Much of his musical legacy is recordings of his songs by other artists, perhaps most famous of which are two minor hits for Hank Williams, "Lost Highway" and "They'll Never Take Her Love From Me."

==Notable recordings and covers by other artists==

- Hank Williams recorded "Lost Highway" in 1949 and "They'll Never Take Her Love From Me" in 1950.
- Eddie Fisher recorded "I Love You Because" in 1952 on his album Eddie Fisher Sings.
- Elvis Presley recorded "I Love You Because" for Sun Records in 1954.
- Willie Nelson and Johnny Cash recorded "Lumberjack" in 1957 and 1960
- Al Martino recorded "I Love You Because" in 1963. Reached #3 on the Billboard pop chart.
- Johnny Horton recorded "Lost Highway" in 1959 and "They'll Never Take Her Love From Me" and "Miss Marcy" in 1960.
- Johnny Cash recorded "I Love You Because" for Sun Records in 1958.
- Jim Reeves covered "I Love You Because" and "Blue Side of Lonesome," which were released in 1964 and 1966, respectively. The latter reached number one on the Billboard US country charts.
- Eddie Noack recorded "Psycho" in 1968. This version was barely released and the song remained obscure until covered by Michigan singer Jack Kittel in 1973. The Kittel version reached #114 in the Cash Box "Looking Ahead" survey, September 1974.
- Merle Haggard recorded "Teach Me to Forget" on his 1968 album Mama Tried.
- George Jones recorded "Blue Side of Lonesome" on his 1966 album Love Bug; he later devoted an entire album of Payne's songs, George Jones Sings the Great Songs of Leon Payne, in 1971.
- Leon Russell included "Lost Highway" on the first of his pseudonymous country albums, "Hank Wilson's Back," released in 1973.
- Emmylou Harris recorded "They'll Never Take His Love From Me" in 1979.
- Joan Baez and Bob Dylan can be seen performing "Lost Highway" in a hotel room in the 1965 documentary Dont Look Back.

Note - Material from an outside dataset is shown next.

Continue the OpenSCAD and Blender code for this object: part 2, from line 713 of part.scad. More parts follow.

- Elvis Costello and T-Bone Burnett, under the pseudonyms Hank Coward and Howard Coward (The Coward Brothers), released "They'll Never Take Her Love From Me" as the B side of a single in 1986. The cut was restored as a bonus track in a 1995 re-release of Costello's Burnett-produced King of America album.
- Elvis Costello also released a live version of Payne's song "Psycho."

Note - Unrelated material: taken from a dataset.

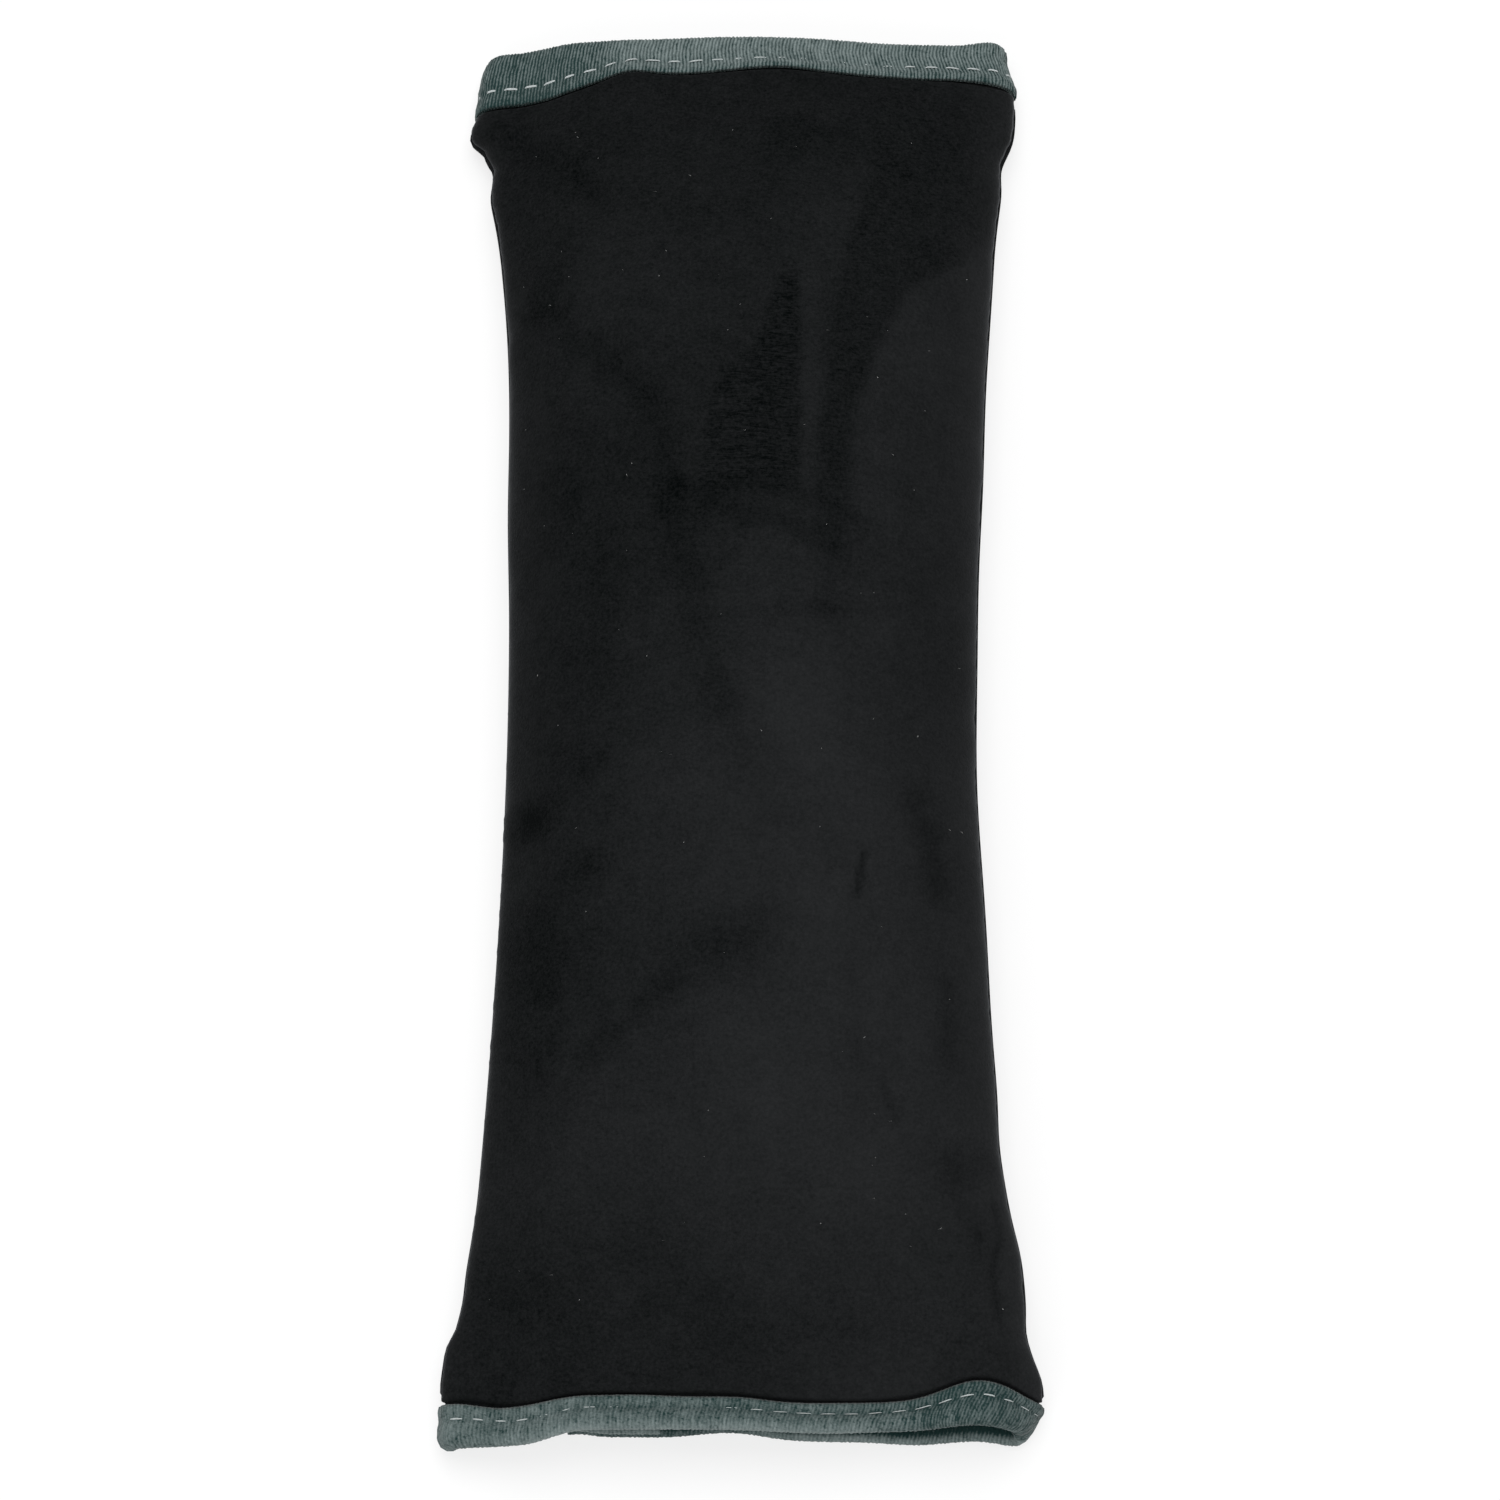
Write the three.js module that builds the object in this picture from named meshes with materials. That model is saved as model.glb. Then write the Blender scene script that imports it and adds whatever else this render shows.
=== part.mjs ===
// A seat belt shoulder pad: a soft sleeve of black velour that closes round the shoulder belt.
//
// One velour panel faces up and one faces down. They are sewn together along both sides, with a thin
// lining caught in the same two seams, and the space between the lining and the upper panel is stuffed.
// The belt lies in the flat channel below the lining. The lower panel is slit lengthwise: its free edge
// laps under a narrow flap, and a hook strip and a loop strip hold the two together. Each mouth of the
// sleeve is bound with a ribbed knit tape, folded over all the layers.
//
// The pad lies on its lower panel. Millimetres, +Z up, X across the pad, Y along it, with the origin on
// the surface it lies on, in the middle of its length and width.

import * as THREE from "three";

// Overall sizes
const PAD_LENGTH = 280;
const WAIST_WIDTH = 90;
const MOUTH_WIDTH = 111.5;
const PAD_THICKNESS = 36;

// Stuffed side of the waist: the radius of the rolled right edge
const SIDE_RADIUS = 10;

// Cloth, tape and fastener thicknesses
const VELOUR_THICKNESS = 1.0;
const LINING_THICKNESS = 0.5;
const TAPE_THICKNESS = 0.8;
const HOOK_THICKNESS = 0.8;
const LOOP_THICKNESS = 0.8;

// Air left between two layers that lie on each other
const LAYER_GAP = 0.3;

// Height of the belt channel in the middle of a mouth, and the radii of a mouth's round ends
const CHANNEL_HEIGHT = 7.0;
const MOUTH_RIGHT_RADIUS = 4.7;
const MOUTH_LEFT_RADIUS = 4.25;

// Ribbed tape: how far it covers the cloth on each face
const TAPE_REACH = 9;

// Closing slit: where the two free edges lie, and how far the hook and loop strips stay from them
const LOWER_PANEL_EDGE_X = -32;
const FLAP_EDGE_X = -15;
const STRIP_MARGIN = 2;
const STRIP_END = 22;

// Stuffing: how far each end of it stays from the mouth, and the length of its rounded end
const STUFFING_END = 26;
const STUFFING_ROUND = 22;

// Fold that stands up beside the right corner of the near mouth
const ARCH_X = 43;
const ARCH_WIDTH = 8;
const ARCH_HEIGHT = 7;
const ARCH_LENGTH = 40;

// The upper layers of the near mouth flare up towards their edge
const NEAR_LIFT = 2.5;
const NEAR_LIFT_LENGTH = 15;

// The left side sinks onto the table where no lower panel lies below it
const SINK_START = 33;
const SINK_END = 46;

// Mouths that don't run straight: how far the tape's inner edge and its fold lie off their line
const FAR_EDGE_BOW = 0.9;
const FAR_CORNER_DIP = 4.1;
const FAR_FOLD_DIP = 1.3;
const NEAR_EDGE_BOW = 2.1;
const NEAR_FOLD_BOW = 0.8;
const NEAR_CORNER_REACH = 1.9;

// Where the plump part runs out at each end, as a distance from the middle
const NEAR_FULL_END = 131;
const FAR_FULL_END = 137;

// Number of steps in the faceted surfaces
const LENGTH_STEPS = 11;
const CROWN_STEPS = 20;
const SIDE_STEPS = 4;
const FLAT_STEPS = 6;
const LEG_STEPS = 3;
const FOLD_STEPS = 6;

// Layers at a mouth, counted from the outside in
const LOWER_STACK = 2 * TAPE_THICKNESS + VELOUR_THICKNESS + 2 * LAYER_GAP;
const UPPER_STACK = LOWER_STACK + LINING_THICKNESS + LAYER_GAP;
const MOUTH_HEIGHT = LOWER_STACK + CHANNEL_HEIGHT + UPPER_STACK;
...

- Jason & the Scorchers, then known as Jason & the Nashville Scorchers, recorded a country-punk version of "Lost Highway" on their first full-length LP, "Lost & Found," in 1985.
- Australian blues/rock band The Beasts of Bourbon also released a cover of "Psycho" in 1984. It is included in their debut album, The Axeman's Jazz.
- Elliott Smith played Payne's song "They'll Never Take Her Love From Me" and "Lost Highway" live on more than one occasion.
- The Waterboys recorded a version of "Lost Highway" on the b-side of their December 1998 Fisherman's Blues single.
- Doug Sahm played Payne's song "They'll Never Take Her Love From Me" on his album The Return of Wayne Douglas.
- Jeff Buckley played "Lost Highway" live. It was released posthumously on the re-release of his debut album Grace.
- Ricky Skaggs recorded "Selfishness in Man".
- Freakwater recorded "Selfishness in Man".
- Buddy and Julie Miller recorded "Selfishness in Man" on their album Written in Chalk
- The Mekons played "Lost Highway" on their album Fear and Whiskey.
- Tom Petty & the Heartbreakers recorded "Lost Highway" in 2006; video footage of that recording appears in their documentary, "Running Down a Dream."
- Carlene Carter recorded "You Are the One" in 1990.
- Carl Smith recorded "You Are the One" in 1957.
- Kurt Nilsen recorded "Lost Highway" as a duet with Willie Nelson in 2008.
- John Prine recorded "The Blue Side of Lonesome" and "I Love You Because" for his "Standard Songs for Average People" in 2007.
- Bill Frisell recorded "Lost Highway" on the Nonesuch album "Further East/Further West" in 2005.
- Townes Van Zandt recorded a version of "Lost Highway", released on the album "Highway Kind" in 1997, shortly after his death.
- Chris Hillman and Herb Pedersen recorded "Lost Highway" on their 1996 disc "Bakersfield Bound."
- The Handsome Family covered "Lost Highway" and it was released on their b-sides collection, Scattered.
- "It's Nothing To Me" (written under pseudonym P. Patterson) was recorded by Jim Reeves (1961), The Coasters (1964; as "T'ain't Nothin' To Me), Harlan Howard (1967), Sanford Clark (1967), Johnny Winter (1973), The Sadies (1999), and Lee Hazlewood (2006).
- Ricky Warwick covered "Psycho" on his solo Hearts on Trees acoustic album (2014).
- Glen Campbell recorded Payne's "They'll Never Take Her Love From Me" and "You've Still Got A Place In My Heart".
- Rex Allen Sr. recorded "Jose Villa Lobo Alfredo Thomaso Vincente Lopez" on "The Smooth Country Sound of Rex Allen".
- Kacey Musgraves recorded "Lost Highway" in 2025.